Detailed instructions

  1. Enter your starting monthly revenue.
  2. Set an expected monthly growth percentage.
  3. Choose how many months to forecast.
  4. Click Generate to see the projection and total.

Use Cases

  • Sketching a revenue runway for a startup
  • Setting monthly sales growth targets
  • Testing how different growth rates compound
  • Modelling a revenue decline scenario
  • Estimating cumulative revenue over a year

Tips

  • Small monthly growth compounds into large yearly gains.
  • Use a conservative rate for a realistic baseline.
  • Enter a negative rate to stress-test a downturn.
  • Treat this as a sketch before a detailed model.

FAQ

how is the growth applied

The growth rate compounds month over month: each month's revenue is the previous month's multiplied by one plus the growth rate.
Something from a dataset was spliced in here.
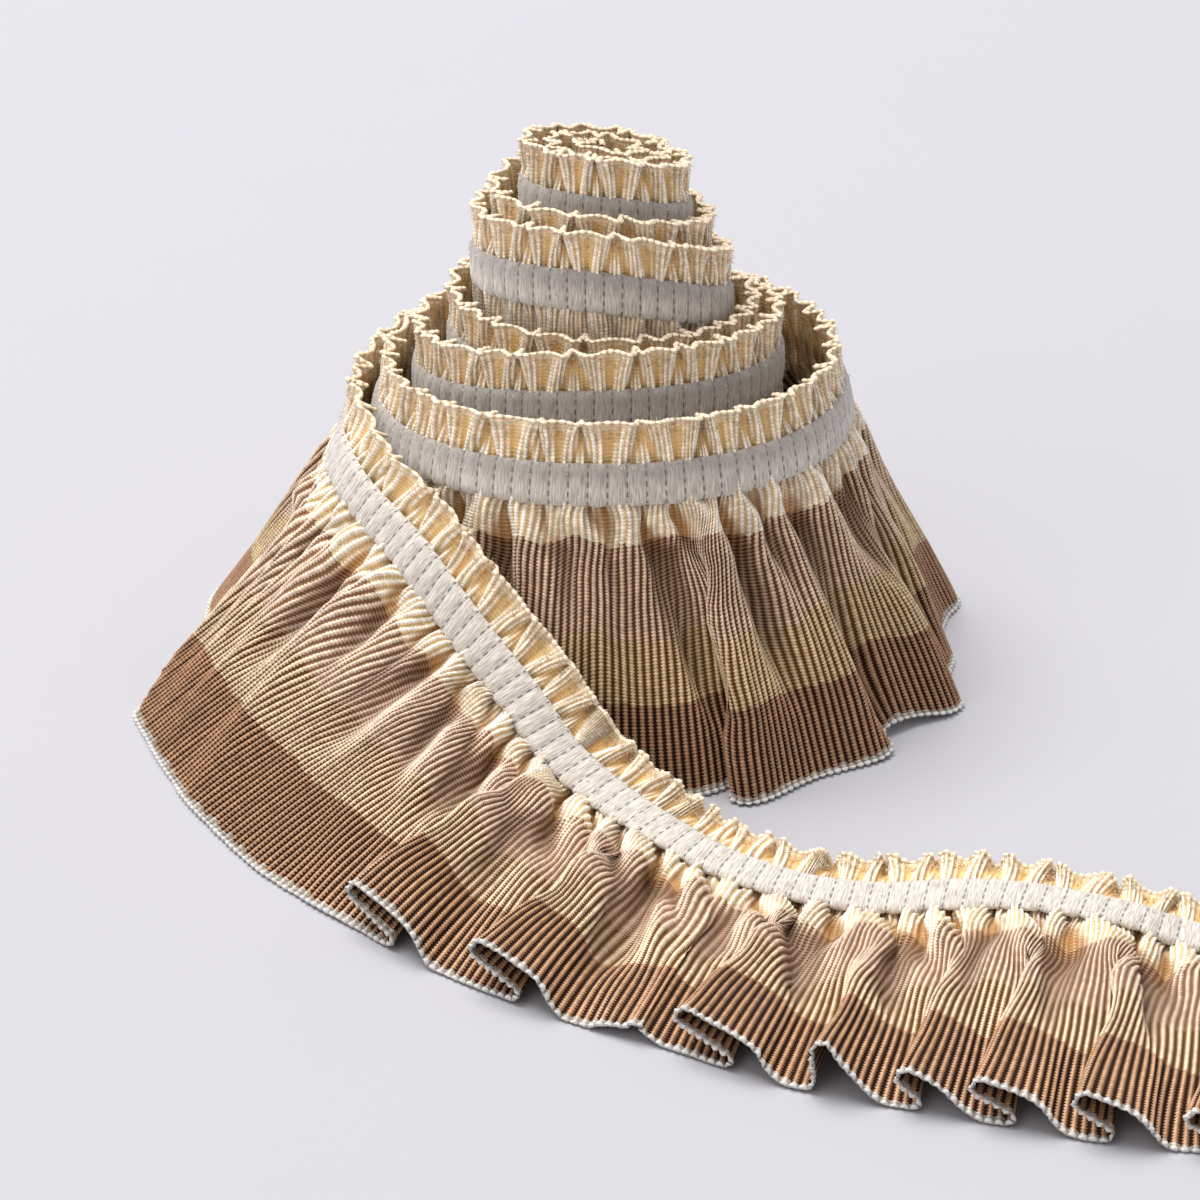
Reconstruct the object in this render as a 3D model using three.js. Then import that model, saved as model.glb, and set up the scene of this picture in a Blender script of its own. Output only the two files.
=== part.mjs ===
// Ruffled ribbon trim with a soft band over its gathers, wound into a roll that is pushed up in
// tiers, with a loose end running down over the skirt and along the floor. Millimetres, +Z up.
// Angles run anticlockwise seen from above, and the front is -Y.
import * as THREE from 'three';

// Driving sizes of the trim, in millimetres
const HEADER = 4.4; // frill above the band
const BAND = 4.4; // width of the soft band
const CLOTH = 1.1; // thickness of the loose sheet
const FRILL = 2.0; // radial depth of one wound frill
const SCALLOP = 6.1; // length of one frill scallop
const SEAT = 0.35; // clearance between the band and its cloth
const BAND_THICKNESS = 0.8;
const LEAN = 1.9; // how far the outer turn leans out between its rim and the band's lower edge
const STEPS = 72; // columns of the grid in one turn
const ROLL_AXIS = [-12.1, 32.9]; // where the roll's upright axis stands

// Wound turns, one row for each quarter turn outwards, starting at the left side of the innermost
// turn that shows: radius of the cloth, height of its rim
const FIRST_QUARTER = -4;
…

This reflects how steady percentage growth accelerates over time rather than adding a flat amount.

can i model a decline

Yes. Enter a negative growth rate to project shrinking revenue. The same compounding applies, so the forecast shows how a sustained percentage decline reduces both monthly and cumulative revenue.

is this financial advice

No. This is a simplified projection that assumes one constant growth rate, which real businesses rarely have. It is for rough planning only and is not financial advice. Consult a qualified professional for serious forecasting.